Repeat exactly, please, the lines that begin at the start of the listing and end at the line holding "return surface".
══════════════════════════════
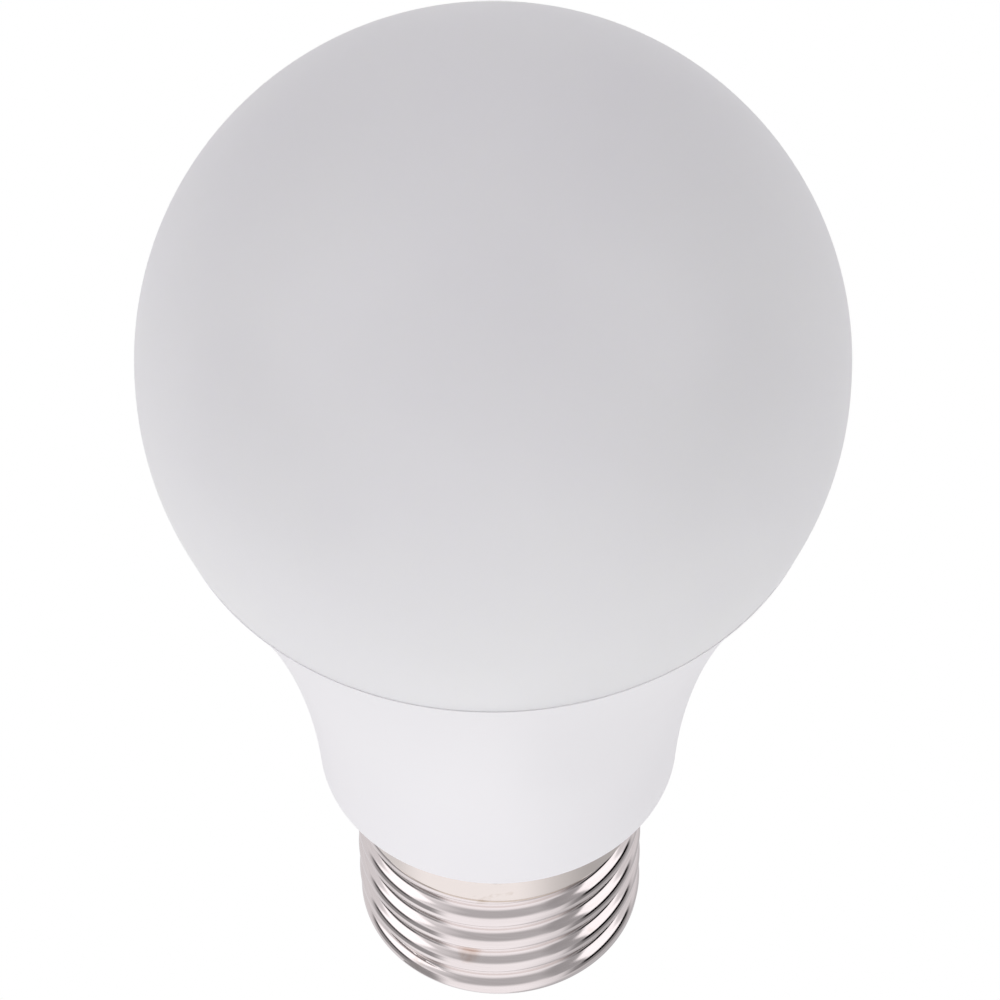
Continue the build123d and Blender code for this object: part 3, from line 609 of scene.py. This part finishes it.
def centre_contact():
    """Contact plate, slightly domed with a flat tip, and its hollow rivet."""
    low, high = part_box("centre_contact")
    plate_top = node_bottom("cap_insulator")
    swell_radius, swell_height = CONTACT_SWELL
    outline = rounded(
        [
            (0, low.z),
            (CONTACT_FLAT, low.z, CONTACT_ROUND),
            (swell_radius, low.z + swell_height, CONTACT_ROUND),
            (high.x, low.z + CONTACT_SHOULDER, CONTACT_ROUND),
            (high.x, plate_top, EDGE),
            (RIVET_RADIUS, plate_top),
            (RIVET_RADIUS, high.z, EDGE),
            (RIVET_BORE, high.z, EDGE),
            (RIVET_BORE, low.z + RIVET_FLOOR),
            (0, low.z + RIVET_FLOOR),
        ]
    )
    piece = turned("centre_contact_plate", outline, 96)
    dress(piece, contact_metal())
    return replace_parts(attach(piece, "root"), "centre_contact")


# --- Materials of the inner nodes ---------------------------------------------------------------
def grained(name, colour, roughness, metallic=0.0, grain=900, depth=0.00004, spread=0.06):
    """Procedural base for the inner pieces: colour and roughness vary and the skin has a grain."""
    surface = Surface(name, colour, roughness, metallic)
    cloud = surface.noise(180, 3)
    darker = tuple(channel * (1 - spread) for channel in colour)
    lighter = tuple(min(1.0, channel * (1 + spread)) for channel in colour)
    surface.colour(surface.ramp(cloud, (0.3, darker), (0.7, lighter)))
    patches = surface.noise(420, 3)
    surface.roughness(surface.ramp(patches, (0.3, roughness * 0.8), (0.7, min(1.0, roughness * 1.2))))
    surface.bump(surface.noise(grain, 3), 0.25, depth)
    return surface


INNER_FINISHES = {
    "silicone": dict(colour=(0.74, 0.74, 0.71), roughness=0.6, grain=500),
    "aluminium": dict(colour=(0.80, 0.81, 0.82), roughness=0.32, metallic=1.0, grain=1600),
    "pad": dict(colour=(0.26, 0.30, 0.36), roughness=0.8, grain=2200),
    "white_mask": dict(colour=(0.80, 0.80, 0.77), roughness=0.35, grain=700),
    "green_board": dict(colour=(0.015, 0.11, 0.035), roughness=0.3, grain=700, spread=0.2),
    "blue_board": dict(colour=(0.01, 0.03, 0.13), roughness=0.3, grain=700, spread=0.2),
    "led_cool": dict(colour=(0.80, 0.74, 0.22), roughness=0.45, grain=3000),
    "led_warm": dict(colour=(0.82, 0.40, 0.05), roughness=0.45, grain=3000),
    "led_colour": dict(colour=(0.82, 0.82, 0.80), roughness=0.25, grain=1200),
    "screw_steel": dict(colour=(0.62, 0.62, 0.64), roughness=0.3, metallic=1.0, grain=1400),
    "white_nylon": dict(colour=(0.76, 0.74, 0.66), roughness=0.5, grain=1500),
    "black_nylon": dict(colour=(0.012, 0.012, 0.012), roughness=0.5, grain=1500, spread=0.3),
    "pin_tin": dict(colour=(0.74, 0.73, 0.70), roughness=0.25, metallic=1.0, grain=1800),
    "shield_metal": dict(colour=(0.68, 0.69, 0.70), roughness=0.28, metallic=1.0, grain=1300),
    "copper": dict(colour=(0.78, 0.42, 0.24), roughness=0.3, metallic=1.0, grain=2000),
    "liner_plastic": dict(colour=(0.72, 0.72, 0.69), roughness=0.5, grain=900),
    "can_sleeve": dict(colour=(0.02, 0.03, 0.09), roughness=0.25, grain=700, spread=0.25),
    "film_yellow": dict(colour=(0.68, 0.48, 0.04), roughness=0.35, grain=800),
    "resistor_body": dict(colour=(0.08, 0.24, 0.30), roughness=0.4, grain=900, spread=0.15),
    "chip_black": dict(colour=(0.013, 0.013, 0.014), roughness=0.55, grain=3000, spread=0.3),
    "winding_wire": dict(colour=(0.45, 0.13, 0.04), roughness=0.25, metallic=0.6, grain=1500, spread=0.2),
    "ferrite": dict(colour=(0.035, 0.035, 0.038), roughness=0.7, grain=2500, spread=0.25),
    "tape_yellow": dict(colour=(0.72, 0.52, 0.06), roughness=0.25, grain=900),
    "wire_red": dict(colour=(0.42, 0.015, 0.012), roughness=0.35, grain=1200, spread=0.15),
    "wire_black": dict(colour=(0.012, 0.012, 0.013), roughness=0.4, grain=1200, spread=0.3),
}


def dress_inner_nodes():
    """Every CAD node that no mesh piece replaces gets its slot's procedural material."""
    slots = {entry["node"]: entry["material_slot"] for entry in frame["record"]["subparts"]}
    surfaces = {}
    for node, piece in frame["nodes"].items():
        slot = slots[node]
        if slot not in INNER_FINISHES:
            continue
        if slot not in surfaces:
            surfaces[slot] = grained(slot, **INNER_FINISHES[slot])
        dress(piece, surfaces[slot])
        for polygon in piece.data.polygons:
            polygon.use_smooth = True
        piece.data.set_sharp_from_angle(angle=CAD_SMOOTH_ANGLE)


# --- Studio -------------------------------------------------------------------------------------
FLOOR_RADIUS = 4.0
FLOOR_GAP = 0.2 * MM  # keeps the floor clear of the contact
TABLE_FADE = (0.15, 0.7)  # where the table's light starts and stops fading, in metres
TABLE_LIGHT = (1.1, 0.6)  # its levels before and after
TABLE_SEEN = 1.0  # even level that the camera sees
BACKGROUND_SEEN = 0.97
ROOM_TINT = (0.985, 0.965, 1.0)
CAMERA_PITCH = math.radians(50.52)  # below the horizon
CAMERA_DISTANCE = 459.07 * MM
CAMERA_AIM_Z = 62.875 * MM
CAMERA_ASIDE = 0.433 * MM
CAMERA_ROLL = 0.012
LENS = 191.4  # focal length in millimetres
SENSOR = 36  # in millimetres


class Sky(Tree):
    """The studio around the bulb: a soft room with softboxes and the dark gaps beside them."""

    def __init__(self):
        world = bpy.data.worlds.new("studio")
        bpy.context.scene.world = world
        world.use_nodes = True
        super().__init__(world.node_tree)
        self.background = self.tree.nodes["Background"]
        place = self.node("ShaderNodeTexCoord").outputs["Generated"]
        split = self.node("ShaderNodeSeparateXYZ")
        self.link(place, split.inputs[0])
        front = self.maths("MULTIPLY", split.outputs["Y"], -1)
        self.azimuth = self.maths("ARCTAN2", split.outputs["X"], front)
        self.elevation = self.maths("ARCSINE", split.outputs["Z"], 0)
        self.level = None

    def step(self, source, edge, softness):
        """0 below the edge and 1 above it, in degrees."""
        start = math.radians(edge - softness / 2)
        end = math.radians(edge + softness / 2)
        return self.smoothstep(source, start, end)

    def window(self, source, low, high, softness):
        """1 between low and high and 0 outside, in degrees."""
        inside = self.step(source, low, softness)
        beyond = self.step(source, high, softness)
        return self.maths("SUBTRACT", inside, beyond)

    def room(self, horizon, zenith, low, high):
        """Light level that changes from the horizon to the zenith."""
        rise = self.step(self.elevation, (low + high) / 2, high - low)
        self.level = self.blend(rise, horizon, zenith)

    def patch(self, azimuths, elevations, softness, level):
        """Part of the room with its own light level; azimuth 0 is the front and 90 the right."""
        across = self.window(self.azimuth, *azimuths, softness)
        upright = self.window(self.elevation, *elevations, softness)
        inside = self.maths("MULTIPLY", across, upright)
        self.level = self.blend(inside, self.level, level)

    def done(self, tint, seen, soft, mirrored):
        """What the camera sees behind the bulb, the light that falls on it and what it mirrors."""
        ray = self.node("ShaderNodeLightPath")
        level = self.blend(ray.outputs["Is Glossy Ray"], soft, mirrored)
        level = self.blend(ray.outputs["Is Camera Ray"], level, seen)
        self.background.inputs["Color"].default_value = (*tint, 1)
        self.link(level, self.background.inputs["Strength"])


def table_glow(table):
    """Light of the table, strongest round the bulb, and even where the camera looks."""
    place = table.node("ShaderNodeTexCoord").outputs["Object"]
    light = table.smoothstep(table.distance(place, (0, 0, 0)), *TABLE_FADE, *TABLE_LIGHT)
    seen = table.node("ShaderNodeLightPath").outputs["Is Camera Ray"]
    glow = table.node("ShaderNodeEmission")
    table.link(table.blend(seen, light, TABLE_SEEN), glow.inputs["Strength"])
    return glow


def lit_table():
    """Material of the table: it glows upwards and is clear from underneath."""
    material = bpy.data.materials.new("lit_table")
    material.use_nodes = True
    table = Tree(material.node_tree)
    table.tree.nodes.clear()
    shown = table.node("ShaderNodeMixShader")
    side = table.node("ShaderNodeNewGeometry")
    table.link(side.outputs["Backfacing"], shown.inputs["Fac"])
    table.link(table_glow(table).outputs[0], shown.inputs[1])
    table.link(table.node("ShaderNodeBsdfTransparent").outputs[0], shown.inputs[2])
    output = table.node("ShaderNodeOutputMaterial")
    table.link(shown.outputs[0], output.inputs["Surface"])
    return material


def floor():
    """Plain pale table that lights the bulb from below."""
    bm = bmesh.new()
    bmesh.ops.create_circle(bm, cap_ends=True, radius=FLOOR_RADIUS, segments=96)
    piece = finished("floor", bm)
    piece.location.z = -FLOOR_GAP
    piece.data.materials.append(lit_table())
    piece.visible_glossy = False


def soft_light(sky):
    """Even room light, a broad light from the front and weaker ones from the sides."""
    sky.room(horizon=0.8, zenith=0.44, low=10, high=70)
    sky.patch(azimuths=(-34, 28), elevations=(-10, 26), softness=10, level=1.3)
    sky.patch(azimuths=(-112, -36), elevations=(-10, 30), softness=10, level=0.4)
    sky.patch(azimuths=(-100, -42), elevations=(22, 60), softness=6, level=1.6)
    sky.patch(azimuths=(29, 112), elevations=(-10, 68), softness=8, level=0.1)
    sky.patch(azimuths=(47, 100), elevations=(20, 60), softness=5, level=1.75)
    return sky.level


def mirrored_room(sky):
    """What the nickel mirrors: a dim room, a pale table in front, two softboxes with dark edges."""
    sky.room(horizon=0.76, zenith=0.70, low=15, high=70)
    sky.patch(azimuths=(-80, 30), elevations=(-130, 22), softness=40, level=1.05)
    sky.patch(azimuths=(-44, 44), elevations=(28, 120), softness=26, level=0.51)
    sky.patch(azimuths=(58, 140), elevations=(-130, -26), softness=50, level=0.5)
    sky.patch(azimuths=(30, 60), elevations=(14, 110), softness=14, level=0.38)
    sky.patch(azimuths=(44, 100), elevations=(-34, 14), softness=14, level=0.28)
    sky.patch(azimuths=(-100, -42), elevations=(-34, 14), softness=14, level=0.34)
    sky.patch(azimuths=(54, 98), elevations=(-10, 13), softness=6, level=0.0)
    sky.patch(azimuths=(-100, -64), elevations=(-5, 12), softness=9, level=0.08)
    sky.patch(azimuths=(-98, -63), elevations=(13, 110), softness=9, level=1.35)
    sky.patch(azimuths=(58, 91), elevations=(13, 110), softness=6, level=1.25)
    return sky.level


def studio():
    """Light of the whole room, and colours shown as they are."""
    sky = Sky()
    sky.done(ROOM_TINT, BACKGROUND_SEEN, soft_light(sky), mirrored_room(sky))
    scene = bpy.context.scene
    scene.view_settings.view_transform = "Standard"
    scene.view_settings.look = "None"


def camera():
    """Camera above the front, which looks down at the globe with a small roll."""
    lens = bpy.data.cameras.new("camera")
    lens.lens = LENS
    lens.sensor_width = SENSOR
    lens.clip_start = 0.01
    view = bpy.data.objects.new("camera", lens)
    bpy.context.scene.collection.objects.link(view)
    forward = Vector((0, math.cos(CAMERA_PITCH), -math.sin(CAMERA_PITCH)))
    upward = Vector((0, math.sin(CAMERA_PITCH), math.cos(CAMERA_PITCH)))
    across = Vector((1, 0, 0))
    right = across * math.cos(CAMERA_ROLL) - upward * math.sin(CAMERA_ROLL)
    up = across * math.sin(CAMERA_ROLL) + upward * math.cos(CAMERA_ROLL)
    place = Vector((CAMERA_ASIDE, 0, CAMERA_AIM_Z)) - forward * CAMERA_DISTANCE
    turn = Matrix((right, up, -forward)).transposed().to_4x4()
    view.matrix_world = Matrix.Translation(place) @ turn
    bpy.context.scene.camera = view


# --- The bulb -----------------------------------------------------------------------------------
globe_diffuser()
housing_shell()
cap_shell()
cap_insulator()
centre_contact()
dress_inner_nodes()
floor()
studio()
camera()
══════════════════════════════
● SOLUTION TO THE EXERCISE
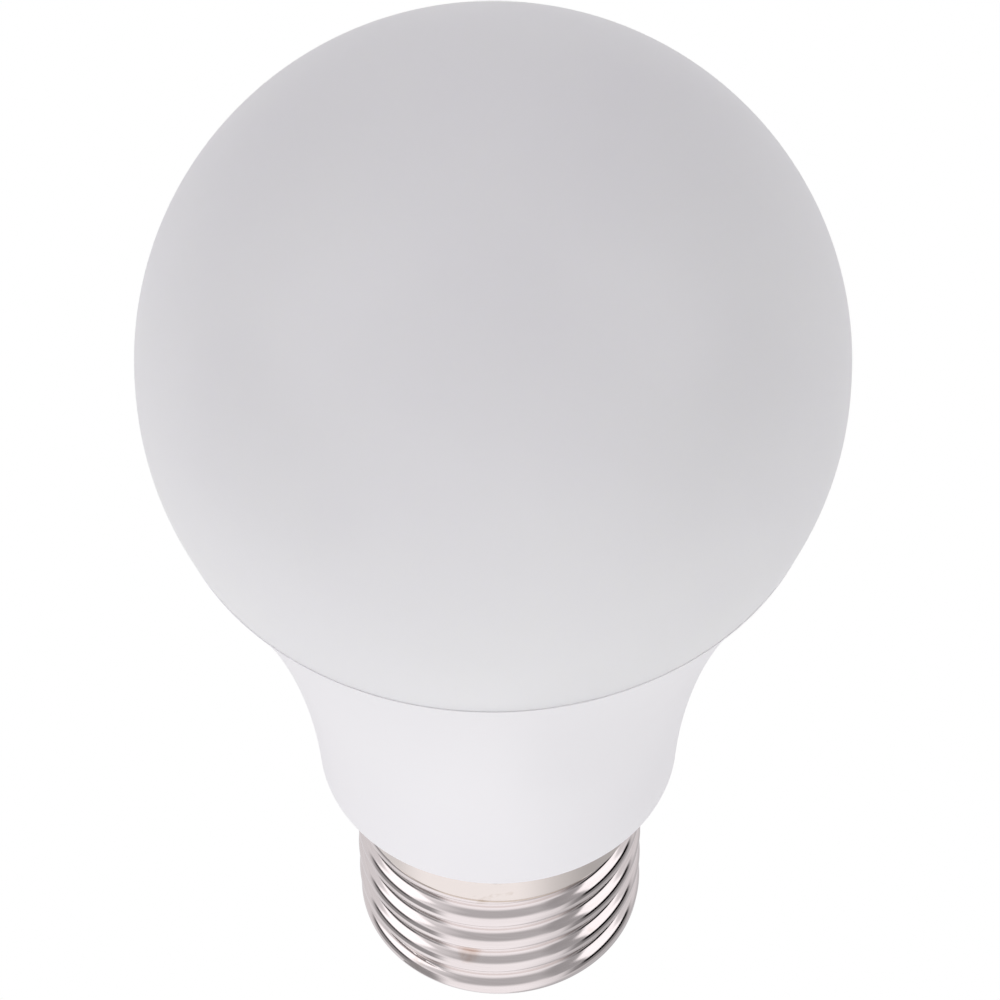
Continue the build123d and Blender code for this object: part 3, from line 609 of scene.py. This part finishes it.
def centre_contact():
    """Contact plate, slightly domed with a flat tip, and its hollow rivet."""
    low, high = part_box("centre_contact")
    plate_top = node_bottom("cap_insulator")
    swell_radius, swell_height = CONTACT_SWELL
    outline = rounded(
        [
            (0, low.z),
            (CONTACT_FLAT, low.z, CONTACT_ROUND),
            (swell_radius, low.z + swell_height, CONTACT_ROUND),
            (high.x, low.z + CONTACT_SHOULDER, CONTACT_ROUND),
            (high.x, plate_top, EDGE),
            (RIVET_RADIUS, plate_top),
            (RIVET_RADIUS, high.z, EDGE),
            (RIVET_BORE, high.z, EDGE),
            (RIVET_BORE, low.z + RIVET_FLOOR),
            (0, low.z + RIVET_FLOOR),
        ]
    )
    piece = turned("centre_contact_plate", outline, 96)
    dress(piece, contact_metal())
    return replace_parts(attach(piece, "root"), "centre_contact")


# --- Materials of the inner nodes ---------------------------------------------------------------
def grained(name, colour, roughness, metallic=0.0, grain=900, depth=0.00004, spread=0.06):
    """Procedural base for the inner pieces: colour and roughness vary and the skin has a grain."""
    surface = Surface(name, colour, roughness, metallic)
    cloud = surface.noise(180, 3)
    darker = tuple(channel * (1 - spread) for channel in colour)
    lighter = tuple(min(1.0, channel * (1 + spread)) for channel in colour)
    surface.colour(surface.ramp(cloud, (0.3, darker), (0.7, lighter)))
    patches = surface.noise(420, 3)
    surface.roughness(surface.ramp(patches, (0.3, roughness * 0.8), (0.7, min(1.0, roughness * 1.2))))
    surface.bump(surface.noise(grain, 3), 0.25, depth)
    return surface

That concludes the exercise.